Humans devour about 96 acres of wilderness every minute, and have significantly altered 75% of Earth's land area and 66% of marine ecosystems. More than a third of the world’s land surface and nearly 75% of freshwater resources are now devoted to crop or livestock production.

The most efficient way to support the maximum number of people is eliminate livestock and most wildlife, and use all 1.4 billion hectares (3.5 billion acres) of the world's arable land to grow plants that people can eat. If we did that, and everyone became vegetarian, the maximum human population the earth could sustainably support would be 9 to 10 billion. The current world population is about 7.7 billion and most of us aren't vegetarian. World population will reach about 9.7 billion by 2050, or about 30 years from now.

One million species already face extinction. On average a distinct species of plant or animal becomes extinct every 20 minutes. The last time anything comparable happened was 65 million years ago when scientists believe a meteorite struck the earth, changed its climate, and caused the last great mass extinction. This time we are the meteor.

Many common “backyard” American songbird populations have declined by over 70 percent since 1967.

Countless lakes in the northeast and Canada, acidified by air pollution that blows in from industrial cities, are so acidic that they are devoid of aquatic life. Clouds over Great Smoky Mountains National Park can often be as acidic as the vinegar in your kitchen.

Insects populations that used to be mostly killed off by winter's cold temperatures now survive winter in northern latitudes. Entire forests are dead or dying across the world. See some photos here, here, and here.

Human activity releases greenhouse gases into our atmosphere at rates well over 700 tons per second. Such rates are unprecedented. NASA photos show that more than one third of all arctic sea ice has melted in recent decades. The U.S. Office of Naval Research predicts that summer sea ice in the arctic may vanish completely by 2050. Polar bears are drowning in record numbers for lack of floating ice upon which to rest. More are starving because they cannot catch enough food in open water. A UN report indicates that 130 million people across Asia could face severe food and water shortages by 2050 and climate change may make it impossible to grow wheat on the African continent by 2080. With the most stringent and extreme mitigation efforts, which have not begun and may never be attempted, things would still get worse before they got better. Without them, people living more than 50 years from now will begin to experience the apocalypse of our own making. No economy can sustain that, and fortunately I will not be around to see it.

I once thought that the root cause of these and many other problems is the world's relentlessly expanding population. Population is certainly a factor, but coupled to it is the ever increasing consumption of resources, and the desire to consume more, by each individual. In different but equivalent terms this is our quest to accumulate wealth. Every dollar that changes hands is the result of, or results in, resource consumption.

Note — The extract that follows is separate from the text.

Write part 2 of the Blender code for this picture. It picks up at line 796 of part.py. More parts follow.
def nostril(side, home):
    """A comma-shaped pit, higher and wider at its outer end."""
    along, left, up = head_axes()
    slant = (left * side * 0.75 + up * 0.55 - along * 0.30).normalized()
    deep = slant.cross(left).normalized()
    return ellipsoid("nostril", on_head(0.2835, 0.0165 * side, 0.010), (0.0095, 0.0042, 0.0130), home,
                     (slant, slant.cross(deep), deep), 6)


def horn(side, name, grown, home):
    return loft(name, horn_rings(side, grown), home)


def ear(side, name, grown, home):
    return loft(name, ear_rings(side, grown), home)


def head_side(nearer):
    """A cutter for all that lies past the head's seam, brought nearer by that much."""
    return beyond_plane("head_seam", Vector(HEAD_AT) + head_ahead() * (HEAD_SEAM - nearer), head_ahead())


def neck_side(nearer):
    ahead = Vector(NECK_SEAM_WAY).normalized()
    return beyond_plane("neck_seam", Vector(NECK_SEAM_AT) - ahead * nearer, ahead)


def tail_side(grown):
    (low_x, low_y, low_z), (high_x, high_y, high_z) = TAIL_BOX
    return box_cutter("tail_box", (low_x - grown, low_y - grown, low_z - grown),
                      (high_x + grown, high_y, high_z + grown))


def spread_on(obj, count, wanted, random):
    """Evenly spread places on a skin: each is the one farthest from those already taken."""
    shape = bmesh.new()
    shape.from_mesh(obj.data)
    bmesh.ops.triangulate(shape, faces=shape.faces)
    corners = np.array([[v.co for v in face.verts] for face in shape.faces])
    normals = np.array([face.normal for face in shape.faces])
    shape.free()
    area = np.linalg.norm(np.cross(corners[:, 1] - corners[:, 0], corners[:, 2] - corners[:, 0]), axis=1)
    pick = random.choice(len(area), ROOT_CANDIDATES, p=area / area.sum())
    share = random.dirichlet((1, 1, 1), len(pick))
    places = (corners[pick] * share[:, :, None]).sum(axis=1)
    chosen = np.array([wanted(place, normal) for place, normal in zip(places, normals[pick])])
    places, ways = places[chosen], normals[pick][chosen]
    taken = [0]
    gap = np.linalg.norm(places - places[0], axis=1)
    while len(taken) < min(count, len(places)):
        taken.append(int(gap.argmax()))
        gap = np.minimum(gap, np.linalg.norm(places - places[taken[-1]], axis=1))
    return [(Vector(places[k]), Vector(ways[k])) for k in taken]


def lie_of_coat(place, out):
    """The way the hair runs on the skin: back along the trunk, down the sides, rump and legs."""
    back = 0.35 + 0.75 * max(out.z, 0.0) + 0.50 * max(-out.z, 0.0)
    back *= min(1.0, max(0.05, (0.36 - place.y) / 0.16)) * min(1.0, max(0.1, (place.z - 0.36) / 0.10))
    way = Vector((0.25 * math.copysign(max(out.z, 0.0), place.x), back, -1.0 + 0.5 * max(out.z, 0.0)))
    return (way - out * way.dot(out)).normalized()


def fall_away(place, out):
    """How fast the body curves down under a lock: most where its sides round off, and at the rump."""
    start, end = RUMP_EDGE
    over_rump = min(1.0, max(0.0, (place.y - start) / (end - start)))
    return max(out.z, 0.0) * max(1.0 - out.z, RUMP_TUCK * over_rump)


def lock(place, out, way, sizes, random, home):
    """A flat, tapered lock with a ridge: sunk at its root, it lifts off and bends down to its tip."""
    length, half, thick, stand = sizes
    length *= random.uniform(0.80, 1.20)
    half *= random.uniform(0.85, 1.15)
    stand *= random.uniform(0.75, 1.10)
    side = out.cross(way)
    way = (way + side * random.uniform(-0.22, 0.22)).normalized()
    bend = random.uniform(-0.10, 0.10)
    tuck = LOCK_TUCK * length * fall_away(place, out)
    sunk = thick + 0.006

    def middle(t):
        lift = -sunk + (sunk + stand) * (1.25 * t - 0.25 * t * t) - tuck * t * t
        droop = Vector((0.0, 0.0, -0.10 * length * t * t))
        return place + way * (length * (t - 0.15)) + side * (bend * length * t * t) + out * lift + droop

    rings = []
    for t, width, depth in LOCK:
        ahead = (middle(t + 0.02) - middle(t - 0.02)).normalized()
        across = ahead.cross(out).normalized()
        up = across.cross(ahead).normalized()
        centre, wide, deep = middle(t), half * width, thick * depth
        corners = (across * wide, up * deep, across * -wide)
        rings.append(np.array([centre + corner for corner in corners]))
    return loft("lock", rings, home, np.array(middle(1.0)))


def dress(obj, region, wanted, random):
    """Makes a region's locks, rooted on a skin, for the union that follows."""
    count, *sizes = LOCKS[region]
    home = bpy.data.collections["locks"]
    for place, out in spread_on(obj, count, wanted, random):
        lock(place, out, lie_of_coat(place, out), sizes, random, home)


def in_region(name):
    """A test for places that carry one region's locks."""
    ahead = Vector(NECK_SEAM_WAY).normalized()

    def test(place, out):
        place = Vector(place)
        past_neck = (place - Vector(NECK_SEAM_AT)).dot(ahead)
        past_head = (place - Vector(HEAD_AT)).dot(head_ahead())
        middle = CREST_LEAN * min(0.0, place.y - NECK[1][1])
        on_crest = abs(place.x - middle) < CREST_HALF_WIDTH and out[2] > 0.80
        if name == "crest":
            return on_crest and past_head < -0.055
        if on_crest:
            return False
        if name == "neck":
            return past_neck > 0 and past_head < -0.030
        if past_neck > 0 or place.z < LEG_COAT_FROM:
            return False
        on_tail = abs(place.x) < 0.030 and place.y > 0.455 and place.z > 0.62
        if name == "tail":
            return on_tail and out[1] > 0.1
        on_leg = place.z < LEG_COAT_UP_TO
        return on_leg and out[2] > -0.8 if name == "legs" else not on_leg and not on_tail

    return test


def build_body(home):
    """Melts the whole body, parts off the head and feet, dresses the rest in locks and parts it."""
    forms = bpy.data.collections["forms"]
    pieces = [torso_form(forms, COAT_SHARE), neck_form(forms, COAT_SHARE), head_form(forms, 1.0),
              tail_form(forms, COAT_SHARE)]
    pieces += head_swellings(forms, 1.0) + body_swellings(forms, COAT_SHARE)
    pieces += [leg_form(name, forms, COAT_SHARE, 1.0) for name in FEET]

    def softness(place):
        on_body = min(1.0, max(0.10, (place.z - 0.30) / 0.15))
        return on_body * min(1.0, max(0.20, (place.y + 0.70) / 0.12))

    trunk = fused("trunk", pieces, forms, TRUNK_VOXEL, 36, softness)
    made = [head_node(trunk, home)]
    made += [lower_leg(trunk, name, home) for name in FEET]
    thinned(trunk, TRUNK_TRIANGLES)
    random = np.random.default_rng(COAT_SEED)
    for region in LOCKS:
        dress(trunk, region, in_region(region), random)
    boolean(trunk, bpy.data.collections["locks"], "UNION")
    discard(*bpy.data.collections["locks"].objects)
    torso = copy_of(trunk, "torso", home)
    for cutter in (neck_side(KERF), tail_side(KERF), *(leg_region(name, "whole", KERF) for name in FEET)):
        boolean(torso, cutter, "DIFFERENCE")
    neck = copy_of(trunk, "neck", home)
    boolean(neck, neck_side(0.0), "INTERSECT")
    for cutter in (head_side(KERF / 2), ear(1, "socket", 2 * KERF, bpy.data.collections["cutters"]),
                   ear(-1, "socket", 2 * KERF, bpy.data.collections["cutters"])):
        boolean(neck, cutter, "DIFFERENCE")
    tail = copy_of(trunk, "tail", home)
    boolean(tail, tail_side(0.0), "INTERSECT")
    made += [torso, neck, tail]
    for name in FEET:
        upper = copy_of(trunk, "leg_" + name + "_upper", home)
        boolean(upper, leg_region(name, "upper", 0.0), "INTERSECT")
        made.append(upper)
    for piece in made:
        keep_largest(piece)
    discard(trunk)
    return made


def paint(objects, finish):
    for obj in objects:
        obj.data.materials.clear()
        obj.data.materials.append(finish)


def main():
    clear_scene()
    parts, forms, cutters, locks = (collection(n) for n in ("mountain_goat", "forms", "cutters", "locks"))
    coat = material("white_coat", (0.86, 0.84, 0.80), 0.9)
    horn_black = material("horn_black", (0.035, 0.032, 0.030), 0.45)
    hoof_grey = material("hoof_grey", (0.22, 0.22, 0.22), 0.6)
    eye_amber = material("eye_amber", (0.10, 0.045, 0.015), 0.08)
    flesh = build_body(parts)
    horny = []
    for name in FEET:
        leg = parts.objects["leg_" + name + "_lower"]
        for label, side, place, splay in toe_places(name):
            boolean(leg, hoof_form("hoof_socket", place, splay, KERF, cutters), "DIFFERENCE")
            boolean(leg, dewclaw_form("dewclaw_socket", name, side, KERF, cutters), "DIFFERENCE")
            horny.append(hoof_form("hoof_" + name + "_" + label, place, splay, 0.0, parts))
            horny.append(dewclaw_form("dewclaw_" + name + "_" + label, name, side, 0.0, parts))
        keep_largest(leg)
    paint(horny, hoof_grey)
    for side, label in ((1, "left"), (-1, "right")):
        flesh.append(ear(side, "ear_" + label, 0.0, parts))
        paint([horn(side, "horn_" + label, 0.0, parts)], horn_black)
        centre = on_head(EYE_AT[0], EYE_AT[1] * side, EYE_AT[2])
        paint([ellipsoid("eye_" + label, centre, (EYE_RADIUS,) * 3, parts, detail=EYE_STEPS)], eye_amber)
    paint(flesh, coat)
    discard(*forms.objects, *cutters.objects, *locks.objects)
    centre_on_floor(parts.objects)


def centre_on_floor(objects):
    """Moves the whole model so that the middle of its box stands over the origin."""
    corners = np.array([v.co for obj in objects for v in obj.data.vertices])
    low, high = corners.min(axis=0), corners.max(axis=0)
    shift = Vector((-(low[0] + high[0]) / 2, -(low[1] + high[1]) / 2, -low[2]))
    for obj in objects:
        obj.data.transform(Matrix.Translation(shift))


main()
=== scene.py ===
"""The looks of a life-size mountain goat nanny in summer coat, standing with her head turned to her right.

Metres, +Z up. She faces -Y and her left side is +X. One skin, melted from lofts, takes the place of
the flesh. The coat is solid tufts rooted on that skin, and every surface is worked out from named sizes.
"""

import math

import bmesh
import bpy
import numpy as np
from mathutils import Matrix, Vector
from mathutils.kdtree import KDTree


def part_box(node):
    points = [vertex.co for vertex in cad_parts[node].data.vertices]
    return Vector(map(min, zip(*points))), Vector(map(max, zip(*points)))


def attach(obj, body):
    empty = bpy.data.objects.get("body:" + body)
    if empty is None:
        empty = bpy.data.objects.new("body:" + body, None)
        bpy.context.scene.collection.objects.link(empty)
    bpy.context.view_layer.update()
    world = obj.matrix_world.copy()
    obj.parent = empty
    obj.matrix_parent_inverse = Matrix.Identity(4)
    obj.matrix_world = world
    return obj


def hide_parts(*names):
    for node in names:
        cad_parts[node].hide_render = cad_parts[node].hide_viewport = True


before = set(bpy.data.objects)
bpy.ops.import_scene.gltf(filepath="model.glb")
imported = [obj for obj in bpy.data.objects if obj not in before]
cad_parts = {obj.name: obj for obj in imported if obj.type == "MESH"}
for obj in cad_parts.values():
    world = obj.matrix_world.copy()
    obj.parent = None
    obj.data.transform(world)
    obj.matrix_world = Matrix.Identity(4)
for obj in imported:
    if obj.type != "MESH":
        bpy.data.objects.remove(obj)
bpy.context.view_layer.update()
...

Every dollar in every stock portfolio, bank account, or wallet came from turning some piece of nature into a product, or fueling that conversion, selling or buying those products, using those products (aka providing services), and the like. Every time one of those dollars is spent, destructive events like these are repeated. The true root cause and driving force behind all environmental problems is the fact that most of the world's economies are growth based. The very indicators of economic health for these economies depend on an expanding population to fill newly created jobs, fuel the new housing starts, and many other things, all of which increase GDP, which is always "good". A stagnant economy is seen as bad, with persistent unemployment, flat job growth, no wage increases, and an absence of the stock market booms most people want. Economic contraction is a precursor to economic hardship and unemployment increases, and for many it is the worst thing that can happen.

I am not an economist, but it is crystal clear that our current path leads directly to an environmental and humanitarian apocalypse in the not too distant future. Deriving happiness and value from the possession of wealth for its own sake is an artificial concept that we value because we have been indoctrinated to do so since birth. The quest to accumulate and wallow in money beyond one's needs is actually a perverse inclination more commonly known as greed. The accumulation of billions that are only invested to generate more billions is undoubtedly among the most destructive acts imaginable.

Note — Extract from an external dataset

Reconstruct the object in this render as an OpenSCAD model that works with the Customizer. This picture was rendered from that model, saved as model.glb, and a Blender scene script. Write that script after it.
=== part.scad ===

The kind of value we place on accumulating monetary wealth must instead apply to sustainability, sufficiency, and happiness for all, not only for ourselves. In other words, we need to fundamentally change our definition of "prosperity". Perhaps status should be awarded to those who do the most for the common good, not to those who do the most for themselves. Perhaps billions would be better invested in educating the world's 774 million illiterate people than in growing an economy, destroying the environment, and surrounding oneself with grandiose trappings, especially since people who are better educated tend to have fewer children. In short, perhaps economic output should be invested in people rather than in growth, eventually creating a sustainable and stable population of well educated people whose basic needs can be accommodated. The alternative we subscribe to is one in which the richest 1 percent of the world's population holds 44 percent of the wealth while the poorest 57% holds less than 2 percent. Not surprisingly, the world's richest countries contribute the most to global environmental destruction and ultimately to the demise of humanity. Perhaps someone reading this will know the practicalities of how we might change course toward a better and more sustainable future.


P.S.: I recently read an interesting article related to this topic. The ideas involve decoupling prosperity from growth. As mentioned above, I think we need to change our definition of prosperity, so I have serious doubts about some of what is discussed. Regardless, I am encouraged by the simple fact that some economists are thinking seriously about these issues.